↓

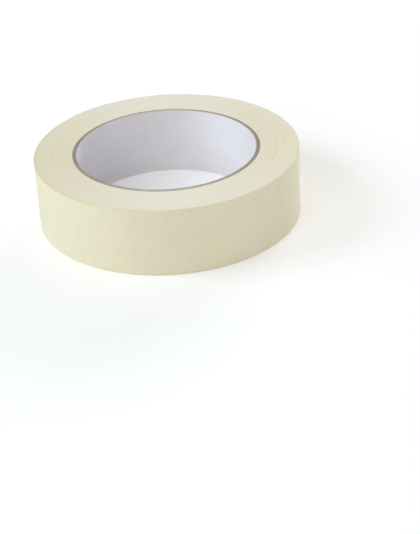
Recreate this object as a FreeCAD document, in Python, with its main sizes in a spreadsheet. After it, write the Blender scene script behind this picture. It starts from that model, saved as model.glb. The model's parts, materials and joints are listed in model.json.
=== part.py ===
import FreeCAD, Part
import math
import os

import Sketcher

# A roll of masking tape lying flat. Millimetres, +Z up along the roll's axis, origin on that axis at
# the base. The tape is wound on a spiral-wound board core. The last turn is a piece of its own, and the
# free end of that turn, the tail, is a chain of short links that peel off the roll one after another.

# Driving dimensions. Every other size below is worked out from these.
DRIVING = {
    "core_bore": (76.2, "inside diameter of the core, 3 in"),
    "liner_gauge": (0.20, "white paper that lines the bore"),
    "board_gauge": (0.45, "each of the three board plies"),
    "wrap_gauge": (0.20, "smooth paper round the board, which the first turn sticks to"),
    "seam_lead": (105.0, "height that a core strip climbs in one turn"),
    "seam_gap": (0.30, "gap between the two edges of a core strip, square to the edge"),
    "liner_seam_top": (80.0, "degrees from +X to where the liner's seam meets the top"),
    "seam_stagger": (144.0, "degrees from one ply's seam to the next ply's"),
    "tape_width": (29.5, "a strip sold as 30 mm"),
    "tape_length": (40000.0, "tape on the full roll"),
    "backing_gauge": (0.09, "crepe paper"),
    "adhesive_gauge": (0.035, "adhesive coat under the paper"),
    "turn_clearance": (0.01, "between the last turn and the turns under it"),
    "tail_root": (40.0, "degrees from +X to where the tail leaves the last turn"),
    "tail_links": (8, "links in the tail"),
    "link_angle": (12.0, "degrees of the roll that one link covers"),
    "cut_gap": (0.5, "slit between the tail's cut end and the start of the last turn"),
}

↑
↓

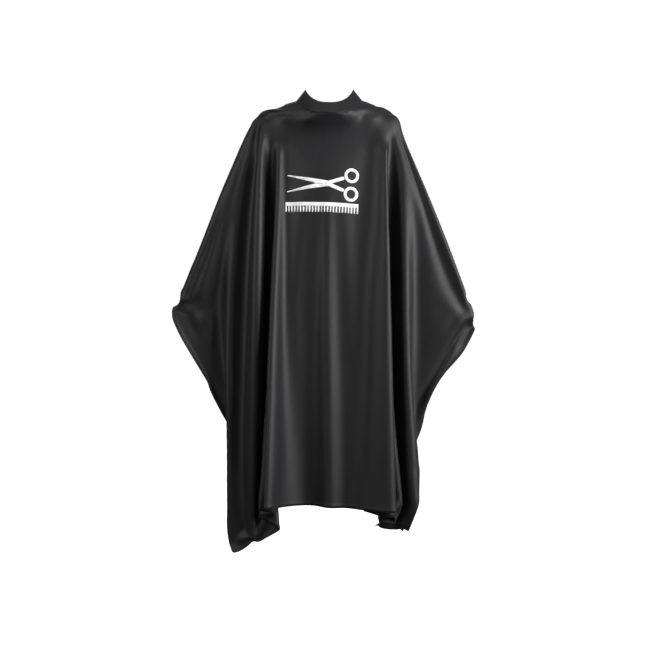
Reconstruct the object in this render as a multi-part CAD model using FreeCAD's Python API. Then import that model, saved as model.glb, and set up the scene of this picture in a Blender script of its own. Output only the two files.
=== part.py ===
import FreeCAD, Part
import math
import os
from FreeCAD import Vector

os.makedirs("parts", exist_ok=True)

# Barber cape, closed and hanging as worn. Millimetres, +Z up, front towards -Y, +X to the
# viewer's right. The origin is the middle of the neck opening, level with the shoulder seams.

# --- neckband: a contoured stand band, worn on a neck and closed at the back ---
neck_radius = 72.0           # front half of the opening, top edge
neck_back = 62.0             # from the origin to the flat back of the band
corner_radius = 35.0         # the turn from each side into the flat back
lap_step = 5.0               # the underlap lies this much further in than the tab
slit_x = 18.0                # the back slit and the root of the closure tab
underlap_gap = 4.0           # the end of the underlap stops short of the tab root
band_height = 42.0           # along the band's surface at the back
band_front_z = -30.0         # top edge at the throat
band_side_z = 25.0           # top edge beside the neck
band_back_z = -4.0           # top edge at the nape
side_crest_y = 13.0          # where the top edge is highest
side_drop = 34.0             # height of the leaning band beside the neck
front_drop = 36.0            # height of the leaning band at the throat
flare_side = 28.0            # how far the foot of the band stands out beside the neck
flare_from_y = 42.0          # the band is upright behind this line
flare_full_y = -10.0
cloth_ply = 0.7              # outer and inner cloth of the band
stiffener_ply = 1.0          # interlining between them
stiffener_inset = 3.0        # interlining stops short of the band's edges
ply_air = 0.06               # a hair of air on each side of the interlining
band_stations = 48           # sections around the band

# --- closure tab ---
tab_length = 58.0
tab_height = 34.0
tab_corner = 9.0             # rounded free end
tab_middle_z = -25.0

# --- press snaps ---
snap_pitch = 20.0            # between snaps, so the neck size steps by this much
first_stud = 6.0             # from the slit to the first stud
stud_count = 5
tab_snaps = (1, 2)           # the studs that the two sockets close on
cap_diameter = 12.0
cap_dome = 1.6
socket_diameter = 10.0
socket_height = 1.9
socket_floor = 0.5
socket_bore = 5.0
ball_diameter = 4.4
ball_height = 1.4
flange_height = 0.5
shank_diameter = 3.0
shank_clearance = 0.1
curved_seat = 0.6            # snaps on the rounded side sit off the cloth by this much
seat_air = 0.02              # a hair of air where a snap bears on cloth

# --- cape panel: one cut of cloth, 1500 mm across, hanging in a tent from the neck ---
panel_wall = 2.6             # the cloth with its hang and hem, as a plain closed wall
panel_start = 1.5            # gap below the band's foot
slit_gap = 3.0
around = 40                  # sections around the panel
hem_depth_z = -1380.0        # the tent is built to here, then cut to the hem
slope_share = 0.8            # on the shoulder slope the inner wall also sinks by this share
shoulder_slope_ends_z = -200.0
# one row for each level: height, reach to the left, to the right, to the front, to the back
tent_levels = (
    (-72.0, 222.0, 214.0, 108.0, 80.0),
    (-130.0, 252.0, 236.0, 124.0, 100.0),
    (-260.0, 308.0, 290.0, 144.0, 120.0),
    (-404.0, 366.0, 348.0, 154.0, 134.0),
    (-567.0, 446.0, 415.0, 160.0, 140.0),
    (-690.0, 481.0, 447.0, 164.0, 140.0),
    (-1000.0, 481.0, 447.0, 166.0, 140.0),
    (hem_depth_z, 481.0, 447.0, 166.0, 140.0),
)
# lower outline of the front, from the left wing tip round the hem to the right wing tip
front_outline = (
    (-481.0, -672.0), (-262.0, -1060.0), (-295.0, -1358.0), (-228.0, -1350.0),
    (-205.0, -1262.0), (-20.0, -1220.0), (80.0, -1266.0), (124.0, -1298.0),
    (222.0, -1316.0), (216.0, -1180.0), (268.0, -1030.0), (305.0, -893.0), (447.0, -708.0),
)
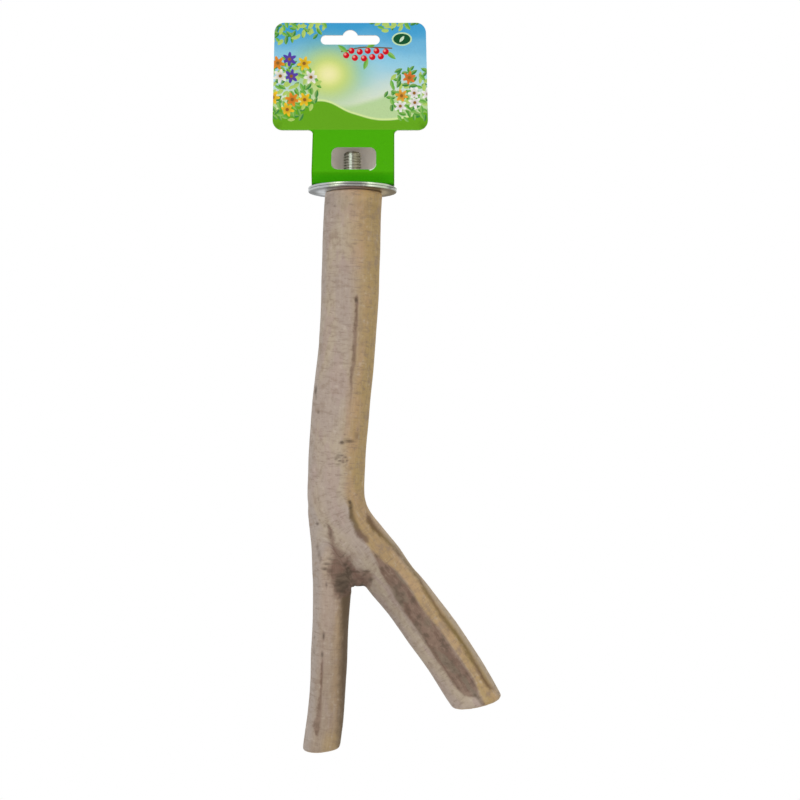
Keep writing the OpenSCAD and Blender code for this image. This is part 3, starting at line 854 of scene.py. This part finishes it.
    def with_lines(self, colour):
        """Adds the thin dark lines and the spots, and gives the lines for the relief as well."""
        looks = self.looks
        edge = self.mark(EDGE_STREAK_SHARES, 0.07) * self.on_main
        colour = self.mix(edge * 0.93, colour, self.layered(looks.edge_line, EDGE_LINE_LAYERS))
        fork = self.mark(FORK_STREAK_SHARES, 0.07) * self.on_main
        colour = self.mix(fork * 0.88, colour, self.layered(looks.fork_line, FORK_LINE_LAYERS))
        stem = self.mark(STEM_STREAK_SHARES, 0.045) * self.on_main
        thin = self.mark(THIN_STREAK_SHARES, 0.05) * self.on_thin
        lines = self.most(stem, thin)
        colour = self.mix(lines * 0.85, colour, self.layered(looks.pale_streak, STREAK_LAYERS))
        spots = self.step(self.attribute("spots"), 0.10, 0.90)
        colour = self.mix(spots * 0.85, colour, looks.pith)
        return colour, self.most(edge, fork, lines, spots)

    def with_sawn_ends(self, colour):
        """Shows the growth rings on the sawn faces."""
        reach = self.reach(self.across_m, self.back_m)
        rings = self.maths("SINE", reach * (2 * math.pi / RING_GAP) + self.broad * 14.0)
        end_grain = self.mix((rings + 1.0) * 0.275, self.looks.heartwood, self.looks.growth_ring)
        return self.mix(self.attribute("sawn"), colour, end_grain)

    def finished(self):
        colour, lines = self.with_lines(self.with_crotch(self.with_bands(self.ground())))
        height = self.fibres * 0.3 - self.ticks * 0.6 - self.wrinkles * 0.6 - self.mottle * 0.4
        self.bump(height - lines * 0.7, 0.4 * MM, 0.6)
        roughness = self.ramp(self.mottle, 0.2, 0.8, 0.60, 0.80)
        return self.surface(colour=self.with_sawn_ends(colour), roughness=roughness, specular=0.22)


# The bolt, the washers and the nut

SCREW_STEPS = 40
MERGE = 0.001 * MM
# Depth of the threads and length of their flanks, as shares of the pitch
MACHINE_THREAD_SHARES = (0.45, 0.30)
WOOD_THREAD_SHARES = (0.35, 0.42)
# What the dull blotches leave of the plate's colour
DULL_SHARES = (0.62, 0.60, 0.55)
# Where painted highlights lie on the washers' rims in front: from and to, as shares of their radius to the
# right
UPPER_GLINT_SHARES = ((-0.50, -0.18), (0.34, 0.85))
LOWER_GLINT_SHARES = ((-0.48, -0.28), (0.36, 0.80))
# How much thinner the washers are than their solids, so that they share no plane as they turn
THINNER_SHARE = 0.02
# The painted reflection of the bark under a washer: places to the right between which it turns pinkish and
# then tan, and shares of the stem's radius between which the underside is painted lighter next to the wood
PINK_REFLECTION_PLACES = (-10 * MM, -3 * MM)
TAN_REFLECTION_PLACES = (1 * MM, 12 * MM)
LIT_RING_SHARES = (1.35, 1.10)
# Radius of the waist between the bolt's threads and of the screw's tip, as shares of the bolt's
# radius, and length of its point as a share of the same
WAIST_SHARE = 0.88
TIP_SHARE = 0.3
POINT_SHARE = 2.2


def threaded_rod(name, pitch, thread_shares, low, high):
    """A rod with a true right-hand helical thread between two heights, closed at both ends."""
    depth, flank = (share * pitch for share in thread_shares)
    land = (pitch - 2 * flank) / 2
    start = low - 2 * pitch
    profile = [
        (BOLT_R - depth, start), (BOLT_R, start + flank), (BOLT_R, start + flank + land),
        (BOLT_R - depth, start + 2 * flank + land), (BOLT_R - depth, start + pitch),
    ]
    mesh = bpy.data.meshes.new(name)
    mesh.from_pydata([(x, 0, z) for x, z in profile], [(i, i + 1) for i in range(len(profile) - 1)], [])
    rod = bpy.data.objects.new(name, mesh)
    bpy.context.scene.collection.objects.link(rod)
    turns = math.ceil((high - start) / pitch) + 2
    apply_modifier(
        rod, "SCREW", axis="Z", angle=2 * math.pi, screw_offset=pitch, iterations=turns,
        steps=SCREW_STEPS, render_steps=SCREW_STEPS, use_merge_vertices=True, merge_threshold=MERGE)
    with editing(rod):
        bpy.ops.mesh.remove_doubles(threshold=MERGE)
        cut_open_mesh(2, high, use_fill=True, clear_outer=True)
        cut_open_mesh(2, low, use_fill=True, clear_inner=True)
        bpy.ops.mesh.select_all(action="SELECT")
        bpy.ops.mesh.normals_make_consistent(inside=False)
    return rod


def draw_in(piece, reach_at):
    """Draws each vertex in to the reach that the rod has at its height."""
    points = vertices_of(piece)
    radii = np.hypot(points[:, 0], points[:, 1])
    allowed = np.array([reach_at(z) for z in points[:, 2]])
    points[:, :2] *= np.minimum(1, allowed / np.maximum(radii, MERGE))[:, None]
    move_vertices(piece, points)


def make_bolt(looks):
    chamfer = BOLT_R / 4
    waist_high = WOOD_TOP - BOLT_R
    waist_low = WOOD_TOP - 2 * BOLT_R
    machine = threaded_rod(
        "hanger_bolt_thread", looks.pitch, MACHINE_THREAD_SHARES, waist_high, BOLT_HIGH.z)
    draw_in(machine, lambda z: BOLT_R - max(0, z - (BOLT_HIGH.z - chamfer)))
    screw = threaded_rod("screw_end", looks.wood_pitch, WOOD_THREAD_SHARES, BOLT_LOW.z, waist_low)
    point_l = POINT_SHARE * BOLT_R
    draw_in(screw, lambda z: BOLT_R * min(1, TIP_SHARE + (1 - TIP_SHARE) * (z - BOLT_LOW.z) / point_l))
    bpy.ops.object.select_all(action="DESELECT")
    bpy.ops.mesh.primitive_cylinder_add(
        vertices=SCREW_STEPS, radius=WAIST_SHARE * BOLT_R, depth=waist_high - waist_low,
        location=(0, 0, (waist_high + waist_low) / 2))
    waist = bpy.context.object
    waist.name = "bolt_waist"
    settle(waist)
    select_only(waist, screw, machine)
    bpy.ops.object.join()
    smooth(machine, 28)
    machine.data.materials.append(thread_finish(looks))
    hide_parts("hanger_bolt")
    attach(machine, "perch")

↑
↓

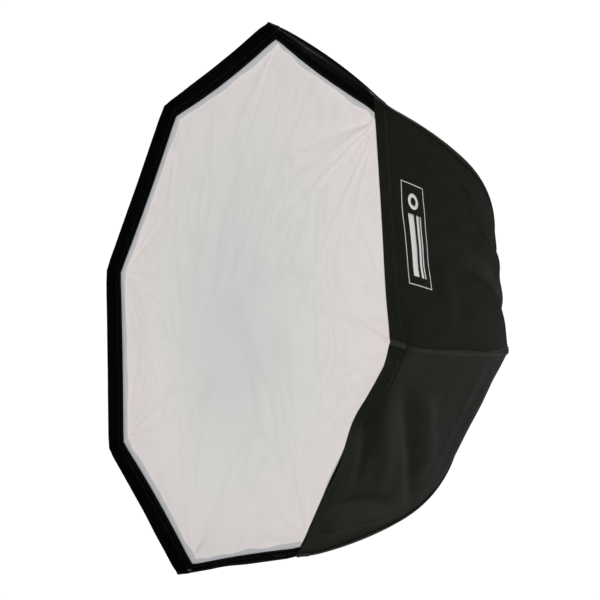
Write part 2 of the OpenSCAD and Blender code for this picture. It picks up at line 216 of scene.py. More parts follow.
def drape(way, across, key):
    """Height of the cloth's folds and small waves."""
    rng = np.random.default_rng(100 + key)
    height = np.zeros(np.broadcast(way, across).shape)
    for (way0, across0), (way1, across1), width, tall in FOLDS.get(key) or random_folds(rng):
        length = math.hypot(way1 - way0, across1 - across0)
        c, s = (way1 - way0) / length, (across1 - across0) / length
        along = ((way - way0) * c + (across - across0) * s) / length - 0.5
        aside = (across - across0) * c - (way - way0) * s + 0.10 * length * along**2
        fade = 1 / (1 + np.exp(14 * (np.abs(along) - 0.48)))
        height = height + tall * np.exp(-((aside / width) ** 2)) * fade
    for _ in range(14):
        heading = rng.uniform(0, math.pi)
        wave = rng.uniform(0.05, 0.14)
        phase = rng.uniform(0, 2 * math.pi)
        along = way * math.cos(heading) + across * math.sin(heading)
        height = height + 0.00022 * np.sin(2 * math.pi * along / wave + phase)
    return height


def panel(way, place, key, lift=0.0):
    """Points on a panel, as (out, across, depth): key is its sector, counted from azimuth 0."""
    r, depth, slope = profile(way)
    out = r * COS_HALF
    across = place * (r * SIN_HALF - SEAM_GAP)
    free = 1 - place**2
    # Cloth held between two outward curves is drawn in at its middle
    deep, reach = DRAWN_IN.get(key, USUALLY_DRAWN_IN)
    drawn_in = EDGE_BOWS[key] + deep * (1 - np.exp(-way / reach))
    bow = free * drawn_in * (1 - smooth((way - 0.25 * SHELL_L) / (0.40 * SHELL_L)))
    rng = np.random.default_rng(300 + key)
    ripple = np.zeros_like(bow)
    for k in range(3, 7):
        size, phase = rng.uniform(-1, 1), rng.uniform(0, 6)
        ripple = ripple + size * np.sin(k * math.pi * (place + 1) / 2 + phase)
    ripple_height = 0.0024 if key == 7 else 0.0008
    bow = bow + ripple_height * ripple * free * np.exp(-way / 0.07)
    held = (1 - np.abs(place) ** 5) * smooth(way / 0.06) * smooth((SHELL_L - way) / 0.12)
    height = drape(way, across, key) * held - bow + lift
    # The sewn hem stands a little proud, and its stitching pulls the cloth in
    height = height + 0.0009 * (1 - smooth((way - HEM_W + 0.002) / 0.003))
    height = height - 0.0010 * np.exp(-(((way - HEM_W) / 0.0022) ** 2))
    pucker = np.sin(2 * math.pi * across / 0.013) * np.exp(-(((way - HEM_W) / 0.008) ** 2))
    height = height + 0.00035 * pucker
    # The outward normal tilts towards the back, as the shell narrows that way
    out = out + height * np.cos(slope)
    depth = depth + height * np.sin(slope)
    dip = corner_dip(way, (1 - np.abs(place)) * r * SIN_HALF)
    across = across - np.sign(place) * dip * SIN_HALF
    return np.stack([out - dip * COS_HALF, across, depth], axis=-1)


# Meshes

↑

The task >>
Write out, from the lines above, only those from the line with "Reconstruct the object" to the line with "# viewer's right.", exactly as given, including the first and the last.

Reply >>
Reconstruct the object in this render as a multi-part CAD model using FreeCAD's Python API. Then import that model, saved as model.glb, and set up the scene of this picture in a Blender script of its own. Output only the two files.
=== part.py ===
import FreeCAD, Part
import math
import os
from FreeCAD import Vector

os.makedirs("parts", exist_ok=True)

# Barber cape, closed and hanging as worn. Millimetres, +Z up, front towards -Y, +X to the
# viewer's right. The origin is the middle of the neck opening, level with the shoulder seams.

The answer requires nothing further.